Mario Draghi’s bottomless pit

The flagging economy of the Eurozone, plagued by swingeing youth unemployment, deindustrialization, low output and vast external debt has been the source of great concern for many financial markets participants recently, with events such as the removal of the 1.20 peg on the Euro by the Swiss National Bank, and Mario Draghi’s $1.2 trillion quantitative easing program striking fear into the heart of investors.

Today, large financial conglomerate Societe Generale has voiced its concern over the sustainability of the bond-buying program which was deemed legal by the European judiciary prior to Mr. Draghi’s introduction of the quantitative easing program which commits the European Central Bank to buying $60 billion worth of ‘assets’ until late 2016, from a financial position in which it relies on bailouts and debt.

Inevitably, the bond rates have turned negative.

Societe Generale, perhaps quite sensibly, has stated that the European Central Bank is on an unsustainable path.

“It’s like the ECB is chasing its own tail,” Ciaran O’Hagan, head of European rates strategy at Societe Generale in Paris, said today in a report by Bloomberg. “Yesterday, the Bundesbank could have bought 2018 notes. Today it needs to go out to 2019. The universe of buyable bonds is melting like snow in the spring sun.”

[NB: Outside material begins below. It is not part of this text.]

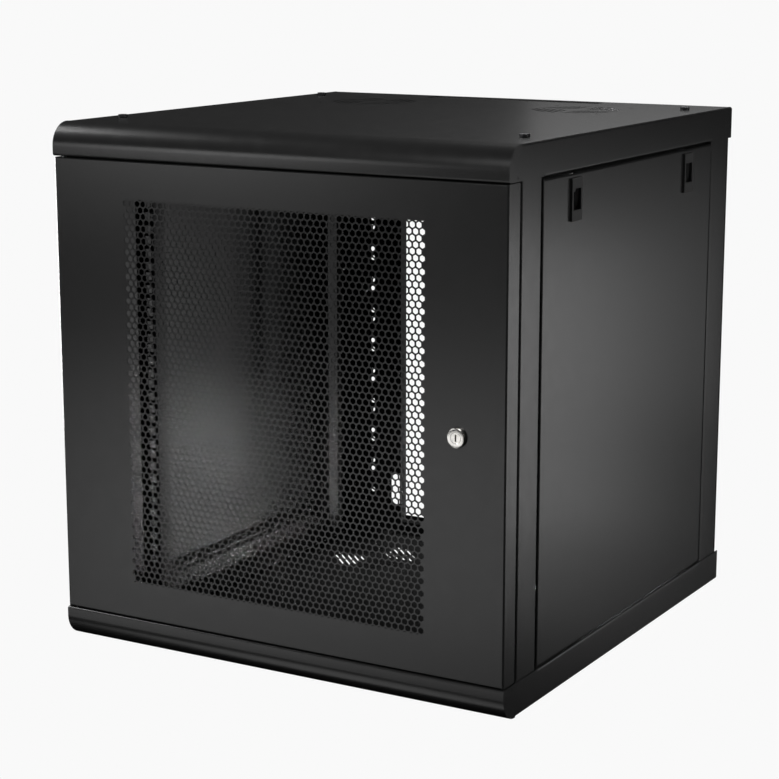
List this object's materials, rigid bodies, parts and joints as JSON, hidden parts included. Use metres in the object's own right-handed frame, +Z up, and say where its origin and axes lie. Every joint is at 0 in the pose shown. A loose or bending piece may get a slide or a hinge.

The European Central Bank exposed itself to debt by purchasing Greek bonds secured against now insolvent Greek banks, with the European Union potentially becoming the subject of fragmentation as a result of the potential exodus of Greece, which would expose the European Central Bank to approximately 190 billion Euros in unserviceable debt, and with it bringing further economic woes to the already indebted eurozone.

Yesterday, the Euro almost met parity with the dollar, at $1.07, representing the bleak view that the investing world holds with regard to the European central currency.

When considering the vast external debt which many European member states are responsible for, compared to high-producing nations such as China, Indonesia, Mexico and Malaysia, it is clear that Societe Generale’s concerns are far from unfounded.